In the system (1), the first equation accounts for the direct effects of the causes on corruption; in the second through eighth equations, I model the interactions among the causes of corruption. The path-coefficients estimated in those seven equations allow me to estimate indirect (mediated) effects of the causes on S-CPI. Finally, the last equation accounts for the consequences of corruption on the socioeconomic system. It is included in the model to improve the reliability of the estimates in accordance with Duncan’s (1975) remark (i.e., the meaning of the latent variable depends completely on how precisely I select causes and indicators in the SEM specification).
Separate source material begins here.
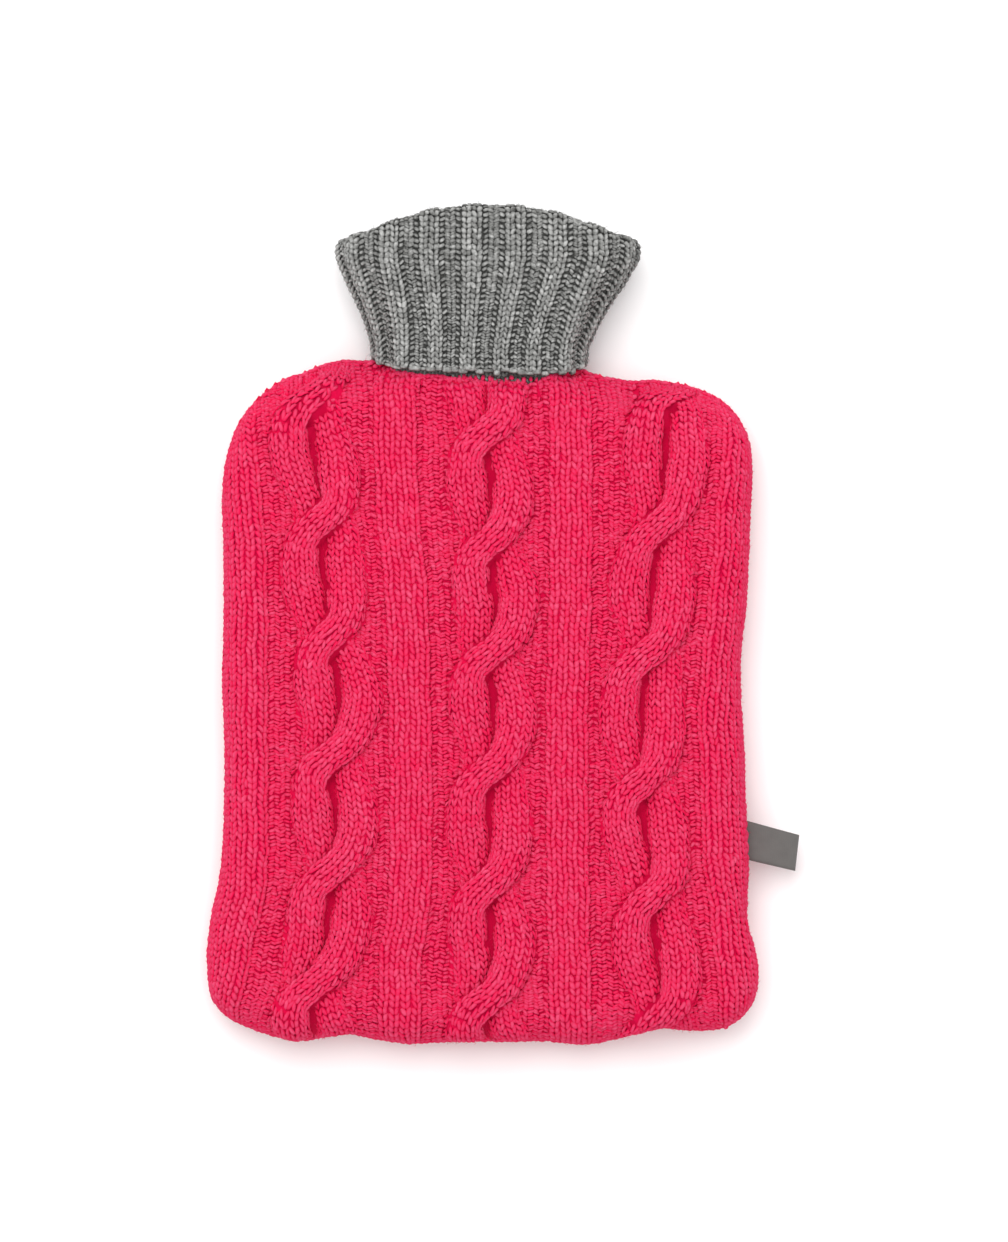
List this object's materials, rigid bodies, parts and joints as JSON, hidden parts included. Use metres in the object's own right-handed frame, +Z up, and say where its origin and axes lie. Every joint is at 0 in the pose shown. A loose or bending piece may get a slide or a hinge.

In that sense, including within the empirical model the effect of corruption on socioeconomic development allows me to better describe the target latent construct (i.e., perceived corruption).

The dataset used for the empirical analysis is extracted from “The Quality of Government Standard Dataset” collected by Teorell et al. (2018). All variables are scaled to have zero means and unit variances.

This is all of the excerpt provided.